Step 5 D: Mount File Bricks

# mount -a -t xfs

At this point you can begin any brick level comparison or repairs prior to the creation of the Gluster volume and the use of the self-healing within Gluster to repair the volume. Once you are ready to proceed (and have both servers at this point) move on to Step 6.

Step 7: Create New Gluster Volume

The process for creating a new volume from the data of an existing set of bricks from an existing volume is not documented anywhere.

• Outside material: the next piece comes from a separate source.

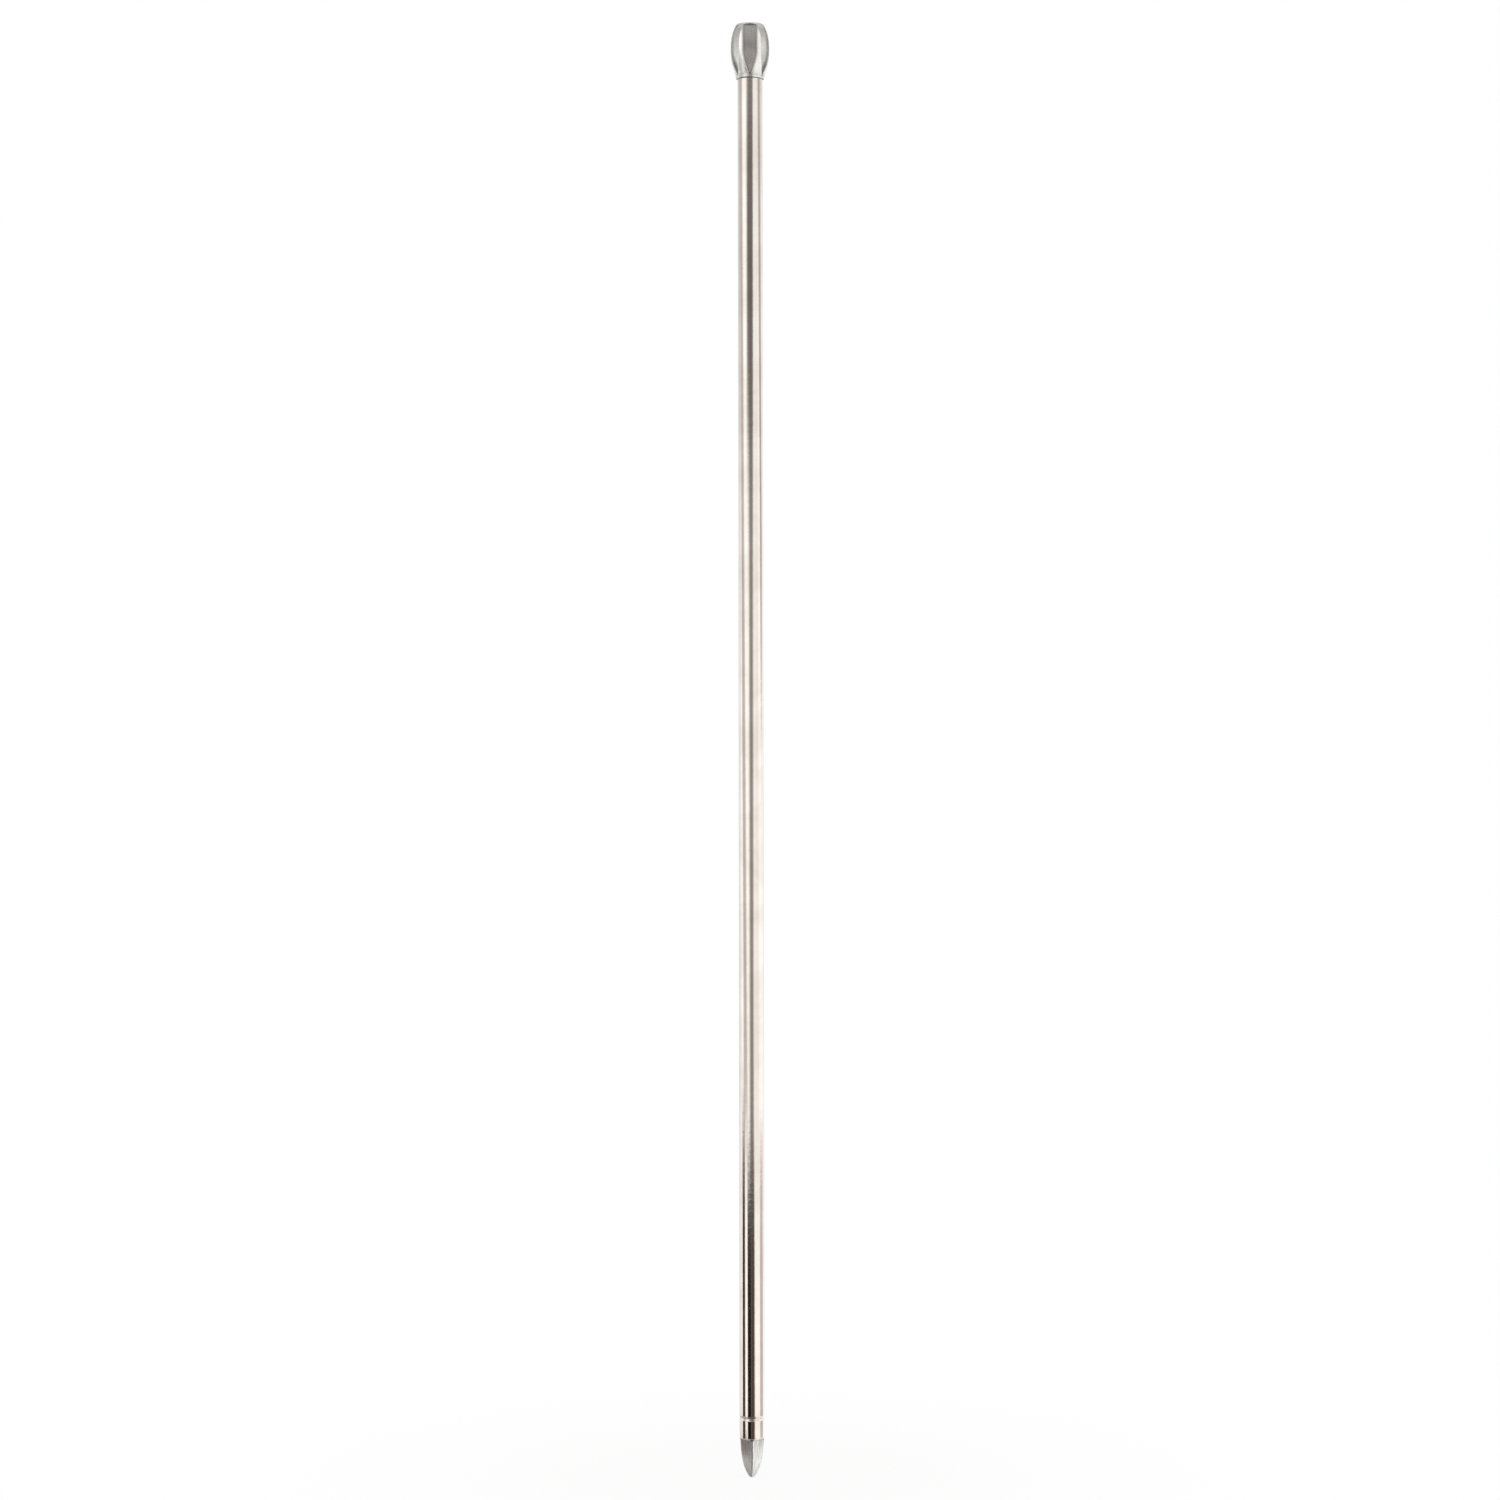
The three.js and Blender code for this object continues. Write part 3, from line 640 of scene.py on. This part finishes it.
def spread(tree, value, low, high):
    """Maps a mask from 0..1 to low..high."""
    made = add_node(tree, "ShaderNodeMapRange", {"Value": value, "To Min": low, "To Max": high})
    return made.outputs["Result"]


def bump(tree, strength, height, normal=None):
    """A bump of up to 0.1 mm times the strength, on top of another normal if one is given."""
    inputs = {"Strength": strength, "Distance": 0.1 * MM, "Height": height}
    if normal is not None:
        inputs["Normal"] = normal
    return add_node(tree, "ShaderNodeBump", inputs).outputs["Normal"]


def group(name, ins, outs):
    """An empty node group with the given sockets, as (name, type, default) and (name, type)."""
    tree = bpy.data.node_groups.new(name, "ShaderNodeTree")
    for label, kind, default in ins:
        made = tree.interface.new_socket(label, in_out="INPUT", socket_type=kind)
        made.default_value = default
    for label, kind in outs:
        tree.interface.new_socket(label, in_out="OUTPUT", socket_type=kind)
    given = tree.nodes.new("NodeGroupInput").outputs
    return tree, given, tree.nodes.new("NodeGroupOutput").inputs


def use_group(tree, source, inputs=None):
    """Puts a node group into a material."""
    return add_node(tree, "ShaderNodeGroup", inputs, node_tree=source).outputs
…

In order to create the new volume, I applied the same command line (with modified paths) as the original create with the addition of the force command:

# gluster volume create home_original replica 2 \
 fs-z1-t01-gfs:/brick/home_01_original/data \
 fs-z1-t02-gfs:/brick/home_01_original/data \
 fs-z1-t01-gfs:/brick/home_02_original/data \
 fs-z1-t02-gfs:/brick/home_02_original/data \
 fs-z1-t01-gfs:/brick/home_03_original/data \
 fs-z1-t02-gfs:/brick/home_03_original/data \
 fs-z1-t01-gfs:/brick/home_04_original/data \
 fs-z1-t02-gfs:/brick/home_04_original/data force

Then start the volume:

# gluster volume start home_original

Steps to Finalize Gluster Volume Creation

After starting the new volume, mount the volume on a new server and execute a recursive call on the entireity of the volume. This is required for the volume to report the correct size and fully recognize all files on the volume. This is done by executing the following command at the root of the Gluster volume:

# du -hc --max-depth=1

This process will take a while depending on the size of the volume.

How to Compare Original Versus Restored

I used rsync to generate a comparison between the volumes:

rsync -i -anxv --omit-dir-times --numeric-ids --delete /gluster/home_original/ /gluster/home/ >/tmp/home compare.txt 2>&1 &

And there you go. This was the process I was able to use and demonstrate success for restoring and comparing Gluster volumes (that were busy with a calculated set of files) with no data loss (other than what happened after the snapshot) in a simulated failure scenario (infrastructure snapshot taken during smallfile generation).